Q: How do you quantify brand stickiness vs product stickiness in a simple way? Do you look at repeat rate with SKU changes, share of customers who repurchase same SKU, or something like an “attach rate” to other categories?

A simple split is: brand stickiness = % of customers who place a second order (any SKU), and product stickiness = % of customers who repurchase the same SKU (or SKU family) within a window. Then add one bridge metric: cross-SKU progression (what they buy next if they don’t rebuy the same item). That gives you three clean signals: do they come back, do they rebuy the item, and if not, where do they go. It’s enough to decide whether to push replenishment or guide discovery.

Q: Can a product be both?

Yes—those are the unicorns. They get repurchased frequently and they pull customers deeper into the brand (bundles, adjacent categories, upgrades). When you find them, they should dominate acquisition and onboarding because they manufacture high-LTV cohorts. But you still need supporting products around them so the relationship doesn’t become fragile. “Both” is the core engine, the rest is the portfolio.

Q: Operationally: how do you use this in lifecycle? Do you run different post-purchase flows depending on whether the first purchase was a “brand anchor” product vs a “ritual” product—e.g., cross-sell guidance vs replenishment timing?

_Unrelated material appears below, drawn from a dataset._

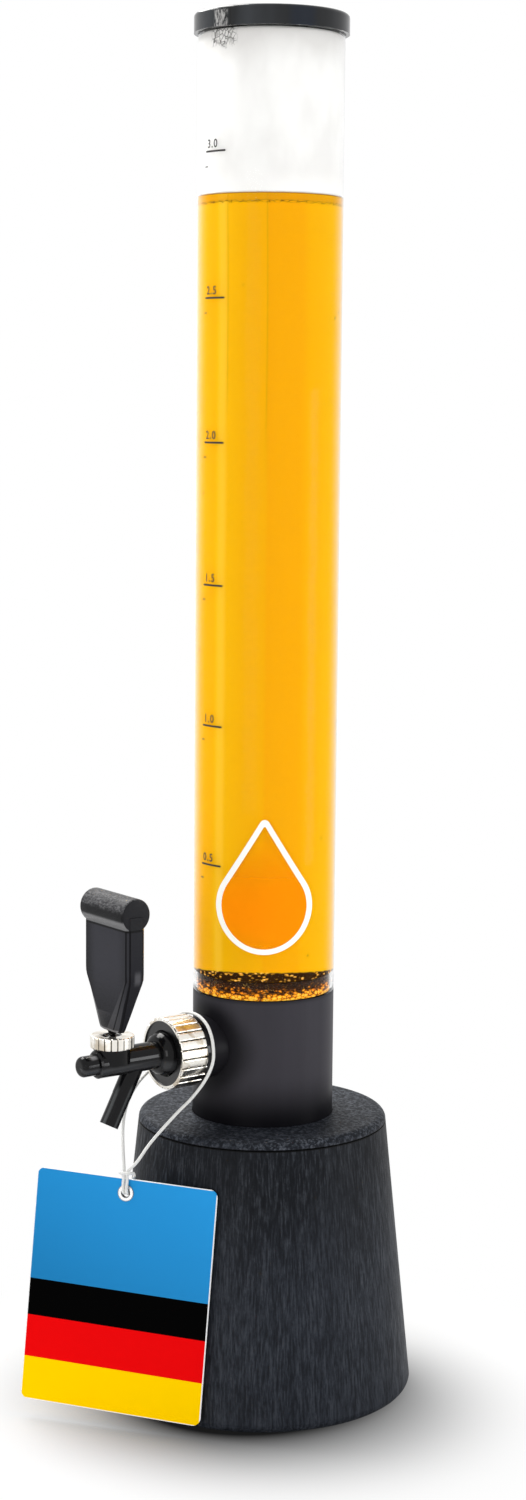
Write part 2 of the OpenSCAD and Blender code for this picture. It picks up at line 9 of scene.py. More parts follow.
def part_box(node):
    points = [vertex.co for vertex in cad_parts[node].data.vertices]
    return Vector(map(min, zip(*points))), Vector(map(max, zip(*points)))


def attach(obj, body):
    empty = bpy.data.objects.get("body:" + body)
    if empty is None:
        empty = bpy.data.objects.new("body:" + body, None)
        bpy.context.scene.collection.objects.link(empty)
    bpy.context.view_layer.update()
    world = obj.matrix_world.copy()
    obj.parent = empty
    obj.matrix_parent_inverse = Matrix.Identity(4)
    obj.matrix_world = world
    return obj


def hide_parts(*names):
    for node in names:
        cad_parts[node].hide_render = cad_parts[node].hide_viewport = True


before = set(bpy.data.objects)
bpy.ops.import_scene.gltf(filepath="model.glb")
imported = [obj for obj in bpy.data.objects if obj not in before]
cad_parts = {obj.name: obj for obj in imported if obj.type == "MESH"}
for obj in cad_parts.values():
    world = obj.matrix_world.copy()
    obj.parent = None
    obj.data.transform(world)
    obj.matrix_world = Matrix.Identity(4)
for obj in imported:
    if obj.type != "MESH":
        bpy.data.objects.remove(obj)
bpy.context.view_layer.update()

bl_info = {
    "name": "Drink Tower",
    "version": (1, 0, 0),
    "blender": (4, 5, 0),
    "location": "View3D > Sidebar > Drink Tower",
    "description": "Builds the finish, the filling, the prints and the cord of a clear drink tower",
    "category": "Object",
}

MM = 0.001
VIEW_ANGLE = 53.36
CAMERA_PITCH, CAMERA_ROLL = 0.1329, 0.0091
CAMERA_DISTANCE, CAMERA_HEIGHT = 1.6429, 0.6353
LENS, LENS_SHIFT = 62.85, -0.00163
# Sizes in millimetres: the beer's inset from the tube's outside, the handle's foot to its
# roll's axis, that axis behind the lever, the height of its taper, the lever's pivot above
# the floor, and the prints' lift off the tube
BEER_INSET = 2.4
ROLL_UP = 75.0
ROLL_BACK = 1.7
TAPER_UP = 34.6
PIVOT_Z = 243.0
PRINT_LIFT = 0.06
TUBE_LO, TUBE_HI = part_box("clear_tube")
NUT_LO, NUT_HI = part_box("union_nut")
COLLAR_LO, COLLAR_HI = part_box("lever_collar")
HANDLE_LO, HANDLE_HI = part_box("tap_handle")
TAP_Z = (NUT_LO.z + NUT_HI.z) / 2
LEVER_Y = (COLLAR_LO.y + COLLAR_HI.y) / 2
TAP_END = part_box("barrel_plug")[0].y
# Heights in millimetres, and the spout's direction downwards and forwards
CAP_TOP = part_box("base_cap")[1].z / MM
LID_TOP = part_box("lid")[1].z / MM
TUBE_FOOT = TUBE_LO.z / MM
SPOUT_DOWN, SPOUT_OUT = 0.883, 0.469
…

Exactly. Ritual-first purchases should trigger replenishment timing + usage education + subscription/auto-reorder options (if relevant). Brand-anchor purchases should trigger curated discovery: “next logical item,” outfit/kit building, and category ladders to widen the relationship. If you send the same flow to both, you either annoy ritual buyers or waste the discovery moment for anchor buyers. The best lifecycle programs start by understanding what job the first product was hired to do.